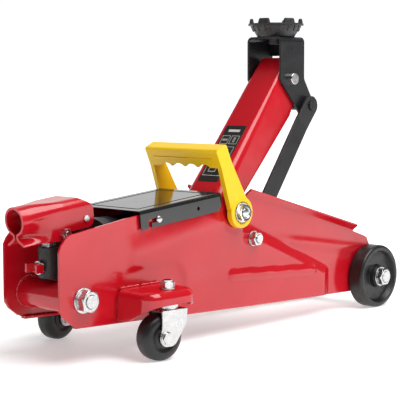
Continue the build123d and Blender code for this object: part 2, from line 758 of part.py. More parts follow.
with BuildPart() as arm_label:
    label_from = arm_length * 0.14
    label_to = arm_length * 0.56
    label_half = 14.2
    label = [
        (label_from, -label_half, 2), (label_to, -label_half, 2), (label_to, label_half, 2),
        (label_from, label_half, 2),
    ]
    extrude(outline(arm_plan.offset(web_offset), label), amount=0.3)
save(arm_label, "arm_label")

with BuildPart() as arm_pin:
    bar(tip_x, -bracket_half - 5.5, bracket_half + 5.5, tip_z, arm_pin_radius - running)
save(arm_pin, "arm_pin")

with BuildPart() as arm_pivot_shaft:
    bar(pivot_x, -eye_out - 1, eye_out + 1, pivot_height, pivot_shaft_radius)
save(arm_pivot_shaft, "arm_pivot_shaft")

with BuildPart() as shaft_cap_left:
    bar(pivot_x, eye_out + 0.5, eye_out + 2, pivot_height, 11)
    hexagon(pivot_x, eye_out + 2, eye_out + 7, pivot_height, 18)
    bar(pivot_x, eye_out, eye_out + 1, pivot_height, pivot_shaft_radius, Mode.SUBTRACT)
with BuildPart() as pivot_shaft_caps:
    both_sides(shaft_cap_left)
save(pivot_shaft_caps, "pivot_shaft_caps")

with BuildPart() as arm_bush_left:
    bar(pivot_x, arm_low_half + 0.5, inner_half - 0.3, pivot_height, 13)
    bar(pivot_x, 0, middle_half, pivot_height, pivot_shaft_radius, Mode.SUBTRACT)
with BuildPart() as arm_bushes:
    both_sides(arm_bush_left)
save(arm_bushes, "arm_bushes")

# ---------------------------------------------------------------- tie rods
# Flat bars parallel to the arm that keep the saddle level; each is set in at the top.
rod_origin = (pivot_x + rod_ahead, 0, pivot_height - rod_below)
rod_plan = Plane(origin=rod_origin, x_dir=arm_dir, z_dir=arm_up)
rod_side = Plane(origin=rod_origin, x_dir=arm_dir, z_dir=(0, -1, 0))
rod_top_x = tip_x + rod_ahead
rod_top_z = tip_z - rod_below
rod_end = rod_half_width
rod_round = rod_half_width - 0.1
rod_outline = [
    (-rod_end, -rod_half_width, rod_round), (arm_length + rod_end, -rod_half_width, rod_round),
    (arm_length + rod_end, rod_half_width, rod_round), (-rod_end, rod_half_width, rod_round),
]
with BuildPart() as left_tie_rod:
    with BuildSketch(rod_plan.offset(-20)):
        with BuildLine():
            FilletPolyline(
                (-rod_end - 1, rod_low_y), (22.8, rod_low_y), (arm_length - 24.5, rod_top_y),
                (arm_length + rod_end + 1, rod_top_y), radius=10,
            )
            offset(amount=rod_sheet / 2, side=Side.BOTH)
        make_face()
    extrude(amount=40)
    extrude(outline(rod_side.offset(-80), rod_outline), amount=160, mode=Mode.INTERSECT)
    bar(rod_origin[0], 0, 60, rod_origin[2], rod_bolt_radius + running, Mode.SUBTRACT)
    bar(rod_top_x, 0, 60, rod_top_z, rod_pin_radius + running, Mode.SUBTRACT)
save(left_tie_rod, "left_tie_rod")

with BuildPart() as right_tie_rod:
    mirror(left_tie_rod.part, about=Plane.XZ)
save(right_tie_rod, "right_tie_rod")

plate_at_rod = middle_half - plan_taper * (rod_ahead - lip_start) + 0.4
rod_bolt_head = rod_low_y - rod_sheet / 2 - 0.4
with BuildPart() as rod_bolt_left:
    bar(rod_origin[0], rod_bolt_head - 2.4, plate_at_rod + 9.4, rod_origin[2], rod_bolt_radius)
    bar(rod_origin[0], rod_bolt_head - 2.4, rod_bolt_head, rod_origin[2], 7.5)
with BuildPart() as tie_rod_bolts:
    both_sides(rod_bolt_left)
save(tie_rod_bolts, "tie_rod_bolts")

with BuildPart() as rod_nut_left:
    bar(rod_origin[0], plate_at_rod + 0.2, plate_at_rod + 1.6, rod_origin[2], 8)
    hexagon(rod_origin[0], plate_at_rod + 1.6, plate_at_rod + 8.2, rod_origin[2], 13)
    bar(rod_origin[0], plate_at_rod, plate_at_rod + 12, rod_origin[2], rod_bolt_radius, Mode.SUBTRACT)
with BuildPart() as tie_rod_nuts:
    both_sides(rod_nut_left)
save(tie_rod_nuts, "tie_rod_nuts")

# ---------------------------------------------------------------- saddle bracket and its pin
bracket_rear = tip_x - 17.6
bracket_top = tip_z + bracket_rise
saddle_x = bracket_rear + bracket_length / 2
bracket_plates = [
    (bracket_rear, bracket_top, 0), (bracket_rear, tip_z - 2, 4), (rod_top_x - 20, rod_top_z + 1, 10),
    (rod_top_x - 10, rod_top_z - 10.5, 9), (rod_top_x + 8, rod_top_z - 10.5, 9),
    (rod_top_x + 9, rod_top_z + 8, 9),
    (bracket_rear + bracket_length, tip_z, 6), (bracket_rear + bracket_length, bracket_top, 0),
]
with BuildPart() as saddle_bracket:
    with BuildSketch(Plane.YZ.offset(bracket_rear - 5)):
        with BuildLine():
            FilletPolyline(
                (-bracket_half, rod_top_z - 20), (-bracket_half, bracket_top), (bracket_half, bracket_top),
                (bracket_half, rod_top_z - 20), radius=6,
            )
            offset(amount=2.5, side=Side.RIGHT)
        make_face()
    extrude(amount=90)
    extrude(outline(side(40), bracket_plates), amount=80, mode=Mode.INTERSECT)
    apron_low = tip_z + 25.5
    apron_x = bracket_rear + bracket_length - sheet / 2
    with Locations((apron_x, 0, (apron_low + bracket_top - 1) / 2)):
        Box(sheet, 2 * bracket_half - 4, bracket_top - 1 - apron_low)
    bar(tip_x, -40, 40, tip_z, arm_pin_radius, Mode.SUBTRACT)
    bar(rod_top_x, -40, 40, rod_top_z, rod_pin_radius, Mode.SUBTRACT)
    with Locations((saddle_x, 0, bracket_top)):
        Cylinder(spigot_radius + running, 20, mode=Mode.SUBTRACT)
save(saddle_bracket, "saddle_bracket")

with BuildPart() as tie_rod_pin:
    pin_end = rod_top_y + rod_sheet / 2 + 2.0
    bar(rod_top_x, -pin_end, pin_end, rod_top_z, rod_pin_radius)
save(tie_rod_pin, "tie_rod_pin")

# ---------------------------------------------------------------- saddle
saddle_base = bracket_top + saddle_gap
rim_height = bracket_top + saddle_height
cup_depth = 6.0
lug_height = 5.2
with BuildPart() as saddle:
    with BuildSketch(Plane.XZ):
        with BuildLine():
            Polyline(
                (0, saddle_base - 8), (spigot_radius, saddle_base - 8), (spigot_radius, saddle_base),
                (saddle_radius - 9, saddle_base), (saddle_radius - 2, saddle_base + 5),
                (saddle_radius, saddle_base + 6.5), (saddle_radius, rim_height),
                (saddle_radius - 5, rim_height), (saddle_radius - 8, rim_height - cup_depth),
                (0, rim_height - cup_depth), close=True,
            )
        make_face()
    revolve(axis=Axis.Z)
    with BuildSketch(Plane.XY.offset(rim_height)) as lugs:
        with PolarLocations(saddle_radius - 3.6, 6, start_angle=12):
            RectangleRounded(6.4, 16, 2)
    extrude(lugs.sketch, amount=lug_height)
    with BuildSketch(Plane.XY.offset(rim_height - 3)) as pillar:
        with PolarLocations(saddle_radius - 3.6, 6, start_angle=12):
            Rectangle(4, 12)
    extrude(pillar.sketch, amount=4)
    with BuildSketch(Plane.XY.offset(saddle_base - 10)) as limit:
        Circle(saddle_radius)
    extrude(limit.sketch, amount=60, mode=Mode.INTERSECT)
with BuildPart() as saddle_placed:
    add(saddle.part.moved(Location((saddle_x, 0, 0))))
save(saddle_placed, "saddle")

# ---------------------------------------------------------------- carry handle
# One yellow moulding: an eye round each end of the pivot shaft, two legs and a grip with
# waves for the fingers on its underside.
lean = radians(handle_lean)
handle_side = Plane(origin=(pivot_x, 0, pivot_height), x_dir=(-sin(lean), 0, cos(lean)), z_dir=(0, -1, 0))
handle_front = Plane(origin=(pivot_x, 0, pivot_height), x_dir=(0, 1, 0), z_dir=-handle_side.y_dir)
grip_low = grip_reach - grip_height
with BuildPart() as carry_handle:
    leg = [
        (0, eye_radius, 5), (-eye_radius, eye_radius, 13), (-eye_radius, -eye_radius, 13),
        (0, -eye_radius, 5),
        (grip_low, -grip_depth / 2, 8), (grip_reach, -grip_depth / 2, 3), (grip_reach, grip_depth / 2, 3),
        (grip_low, grip_depth / 2, 8),
    ]
    extrude(outline(handle_side, leg), amount=eye_out, both=True)
    with BuildSketch(handle_side) as gap:
        with Locations((grip_low - 50, 0)):
            Rectangle(100, 60)
    extrude(gap.sketch, amount=eye_in, both=True, mode=Mode.SUBTRACT)
    wave = 2 * eye_in / 5
    with BuildSketch(handle_front) as waves:
        for k in range(4):
            with Locations(((k - 1.5) * wave, grip_low - 1.5)):
                Ellipse(wave / 2 - 0.8, 5)
    extrude(waves.sketch, amount=40, both=True, mode=Mode.SUBTRACT)
    bar(pivot_x, -60, 60, pivot_height, pivot_shaft_radius + running, Mode.SUBTRACT)
save(carry_handle, "carry_handle")
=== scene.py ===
import json
import math
from collections import Counter

import bpy
from mathutils import Matrix, Vector

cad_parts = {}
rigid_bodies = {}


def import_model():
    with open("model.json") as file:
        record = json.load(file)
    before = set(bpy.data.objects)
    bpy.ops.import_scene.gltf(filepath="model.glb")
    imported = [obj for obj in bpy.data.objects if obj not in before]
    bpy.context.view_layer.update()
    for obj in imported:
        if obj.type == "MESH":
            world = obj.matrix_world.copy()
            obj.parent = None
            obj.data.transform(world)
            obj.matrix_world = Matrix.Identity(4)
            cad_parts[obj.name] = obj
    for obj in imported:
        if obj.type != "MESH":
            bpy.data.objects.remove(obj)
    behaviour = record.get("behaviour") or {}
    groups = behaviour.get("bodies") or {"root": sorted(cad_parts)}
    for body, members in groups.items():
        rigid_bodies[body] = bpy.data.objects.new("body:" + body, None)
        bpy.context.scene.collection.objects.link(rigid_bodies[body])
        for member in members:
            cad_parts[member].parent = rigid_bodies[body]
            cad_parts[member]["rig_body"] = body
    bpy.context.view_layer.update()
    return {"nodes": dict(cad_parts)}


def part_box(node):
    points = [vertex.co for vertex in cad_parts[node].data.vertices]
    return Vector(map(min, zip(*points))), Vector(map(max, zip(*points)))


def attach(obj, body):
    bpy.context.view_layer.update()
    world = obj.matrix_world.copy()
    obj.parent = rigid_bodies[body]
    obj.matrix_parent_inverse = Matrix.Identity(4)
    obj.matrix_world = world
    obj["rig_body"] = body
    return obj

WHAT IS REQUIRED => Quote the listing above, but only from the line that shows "extrude(waves.sketch, amount=40, both=True, mode=Mode.SUBTRACT)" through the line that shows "bpy.context.scene.collection.objects.link(rigid_bodies[body])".

SOLVED EXERCISE =>
    extrude(waves.sketch, amount=40, both=True, mode=Mode.SUBTRACT)
    bar(pivot_x, -60, 60, pivot_height, pivot_shaft_radius + running, Mode.SUBTRACT)
save(carry_handle, "carry_handle")
=== scene.py ===
import json
import math
from collections import Counter

import bpy
from mathutils import Matrix, Vector

cad_parts = {}
rigid_bodies = {}


def import_model():
    with open("model.json") as file:
        record = json.load(file)
    before = set(bpy.data.objects)
    bpy.ops.import_scene.gltf(filepath="model.glb")
    imported = [obj for obj in bpy.data.objects if obj not in before]
    bpy.context.view_layer.update()
    for obj in imported:
        if obj.type == "MESH":
            world = obj.matrix_world.copy()
            obj.parent = None
            obj.data.transform(world)
            obj.matrix_world = Matrix.Identity(4)
            cad_parts[obj.name] = obj
    for obj in imported:
        if obj.type != "MESH":
            bpy.data.objects.remove(obj)
    behaviour = record.get("behaviour") or {}
    groups = behaviour.get("bodies") or {"root": sorted(cad_parts)}
    for body, members in groups.items():
        rigid_bodies[body] = bpy.data.objects.new("body:" + body, None)
        bpy.context.scene.collection.objects.link(rigid_bodies[body])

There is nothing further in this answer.